X

Can't find your car? This mall knows where it is

A shopping mall in California resorts to license plate scanning to help forgetful drivers find their parked cars.

Liane Yvkoff
Liane Yvkoff is a freelance writer who blogs about cars for CNET Car Tech. E-mail Liane.
Liane Yvkoff
2 min read

For all the apps, gadgets, and gizmos on the market, a simple solution to finding a your car in a large parking lot is still a tall order. A Los Angeles mall seems to have figured out a way to reduce the number of wandering car owners with keys in hand searching for their vehicles, but it borrows technology normally reserved for government agencies.

License plate scanners are widely used by police departments to help locate stolen vehicles, or by transportation agencies to snag drivers who breeze through tolls without paying.
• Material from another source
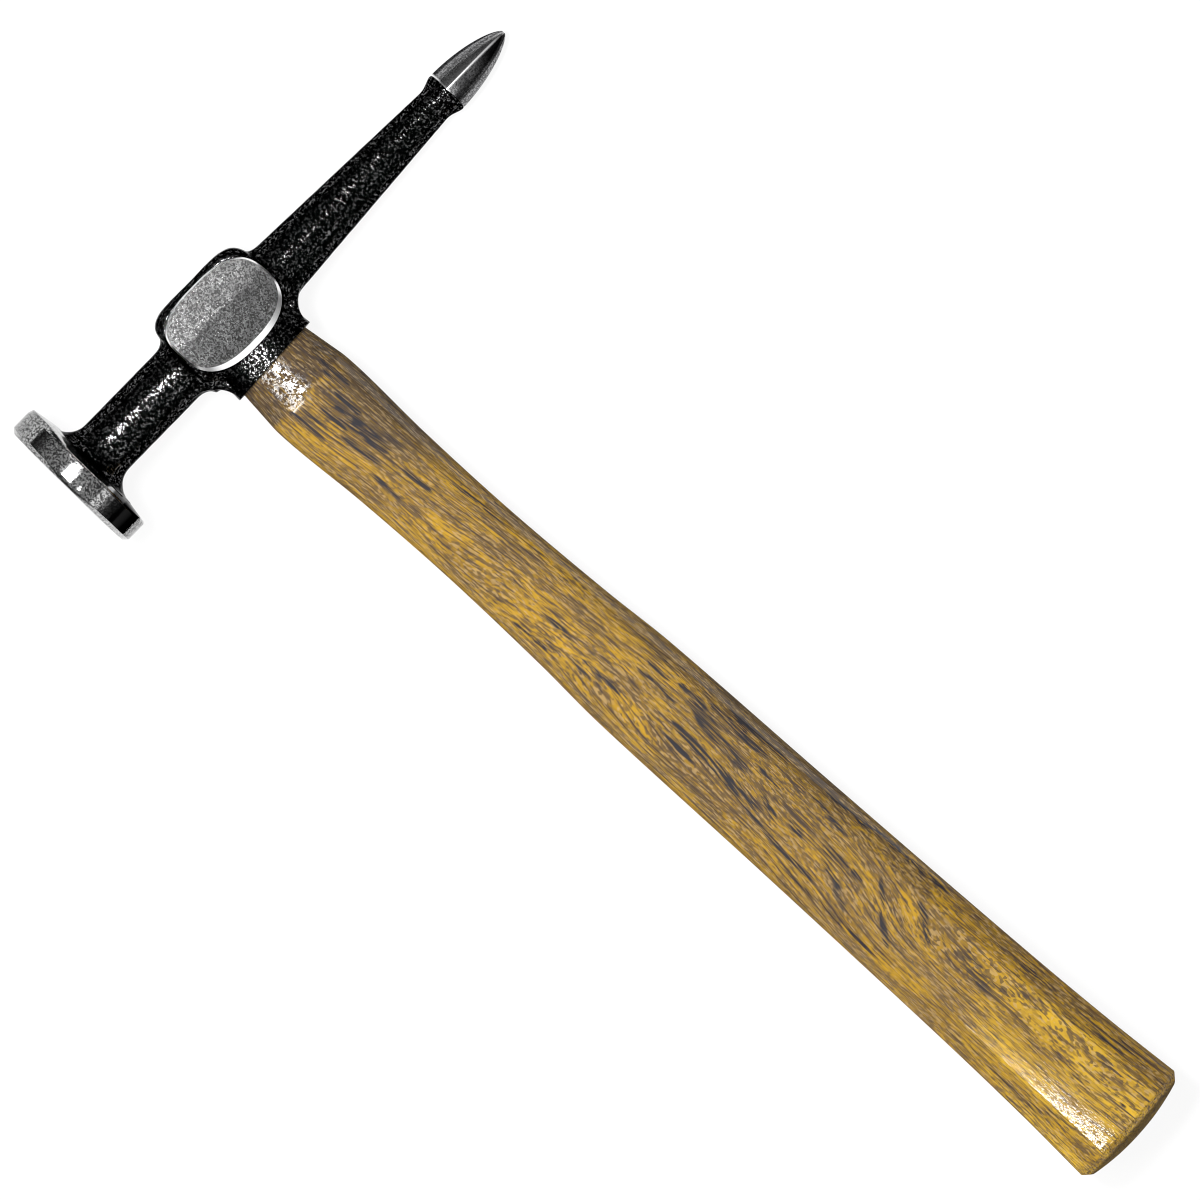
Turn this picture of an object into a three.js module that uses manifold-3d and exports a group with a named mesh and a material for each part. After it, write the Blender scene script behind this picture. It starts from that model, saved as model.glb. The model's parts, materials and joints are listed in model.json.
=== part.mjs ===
// Auto body hammer: a forged steel head with a round striking disc at one end and a ground
// four-sided point at the other, hung on a hickory handle that is wedged into its eye.
//
// Lengths are millimetres and angles are degrees. The hammer is drawn in its own frame: the origin
// is the middle of the eye, +X runs down the handle to the butt, +Y along the head to the point,
// and +Z out of the upper cheek. At the end the whole hammer is laid on the bench.

import * as THREE from 'three';
import { mergeVertices } from 'three/addons/utils/BufferGeometryUtils.js';
import Module from 'manifold-3d';

const wasm = await Module();
wasm.setup();

// Driving dimensions of the head, with reaches taken from the middle of the eye
const faceReach = 57.9;
const pointReach = 99.3;
const hangAngle = 2.6;

// Striking disc: a crowned face, a chamfered edge, a round rim and a shallow cone behind
const discDiameter = 40;
const faceFlatDiameter = 22;
const faceCrown = 0.3;
const faceChamfer = 1.15;
const rimWidth = 5.3;
const rimBackBevel = 0.5;
const backConeDiameter = 24.6;
const backConeRise = 1.2;

// Neck between the disc and the body
const neckDiameter = 15.4;
const neckFillet = 6;
const neckRootDiameter = 20.4;
const neckRootLength = 3.8;

// Body round the eye, with a flat ground pad on each cheek
const bodyLength = 31;
const bodyMiddle = 0.4;
const bodyCentreRise = 1.9;
const crownHeight = 12.2;
const crownShift = 0.8;
const bodyDepth = 11.4;
const cheekThickness = 21.6;
const bodyBevel = 1.6;
const padThickness = 23;
const padLength = 30.2;
const padCrownHeight = 10.6;
const padHandleHeight = 11.2;
const padSideBevel = 0.4;
const padHandleBevel = 1.6;
const padBevelDepth = 0.8;

// Collar below the body, where the handle enters, and the webs that join it to neck and arm
const lipPlace = 15;
const lipWidth = 25.8;
const lipThickness = 21.2;
const collarGrowth = 0.7;
const lipEdge = 0.5;
const webInset = 0.2;
const faceWebRadius = 8.4;
const pointWebRadius = 7;
const webThickness = 10;

// Arm from the body to the ground point
const armLean = 0.75;
const armRise = 0.25;
const armRootDiameter = 15.3;
const armFlareDiameter = 18.4;
const armFlareLength = 4.6;
const armWaistDiameter = 9.26;
const armUpsetLength = 5;

// Ground point
const pointLength = 20.4;
const pointWidth = 11.8;
const pointRoll = -3.5;

// Tenon in the eye: its mouth at the lip, its narrowest place and its end below the crown
const fitClearance = 0.3;
const tenonRecess = 0.7;
const mouthWidth = 22.7;
const mouthThickness = 18.2;
const eyeWaistPlace = 3;
const tenonWaistWidth = 20.4;
const tenonWaistThickness = 15.2;
const tenonEndWidth = 21.4;
const tenonEndThickness = 16.6;

// Handle below the lip: a place down from the lip and a width for each station
const handleReach = 303.4;
const shoulderPlace = 13.5;
const shoulderWidth = 25.5;
const throatPlace = 39.6;
const throatWidth = 23.4;
const waistPlace = 68;
const waistWidth = 22.8;
const swellPlace = 99.3;
const swellWidth = 24.6;
const gripPlace = 120;
const gripWidth = 26.9;
const palmPlace = 174;
const palmWidth = 28.2;
const heelPlace = 236;
const heelWidth = 30.4;
const flarePlace = 264;
const flareWidth = 32.3;
const buttWidth = 34.7;
const buttChamfer = 2;
const buttDome = 1.9;
const facetStartPlace = 135;
const facetFullPlace = 255;

// Wedges driven into the tenon from the crown
const kerfWidth = 3.6;
const kerfFootWidth = 1.3;
const kerfDepth = 23;
const woodWedgeDepth = 21;
const steelWedgeSpacing = 10.4;
const steelWedgeThickness = 2;
const steelWedgeFootThickness = 0.7;
const steelWedgeWidth = 11;
const steelWedgeDepth = 12;

// A cutter runs past the face that it opens by this much
const overrun = 2;

// Shape exponents and shares, which carry no length
const crownPower = 5;
const bodyHandlePower = 2.5;
const padCrownPower = 3;
const eyePower = 2.3;
const handlePower = 2.25;
const pointLengthPower = 1.8;
const pointWidthPower = 0.62;
const facetBulgeShare = 0.07;
const buttFlatShare = 0.58;
const buttSideShare = 0.56;
const faceEaseShare = 0.28;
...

But a few shopping malls are now using them to help people remember where they parked their car.

Santa Monica Place is one of the latest shopping malls in California to use license plate scanners. A system of networked high-resolution cameras record the license plate of parked cars along with their location. When a shopper can't remember where they parked their car, they can key in their license plate in a kiosk that will tell them on which floor and row their vehicle is parked. It's a high-tech solution to an age-old problem and reduces the demand for mall security to drive around forgetful owners until they finally spot their parked car, but some privacy advocates say that it's a little overkill.

Users enter either a full or partial license plate on the kiosk screen and the system shows where the car is parked.
Users enter either a full or partial license plate on the kiosk screen, and the system shows where the car is parked. Park Assist

Although the kiosk information is intended for car owners only, there's nothing stopping jealous exes or other stalkers from using the device to keep tabs on where drivers have been. I can see a valid use for this technology (especially in airport long-term parking), but just because there's no expectation of privacy on the open road, it shouldn't mean any Joe off the street can look up license plates to find out who's been where. In fact, the kiosk works with just a partial license plate, requiring only the first few letters or numbers to return matches. Adding a security layer, such as making the kiosk accessible only to security personnel, is needed to solve this dilemma.

And license plate scanners aren't the perfect solution--they've been known to misread license plate numbers. It's also much harder to remember the numbers of a license plate than the floor on which you parked your car.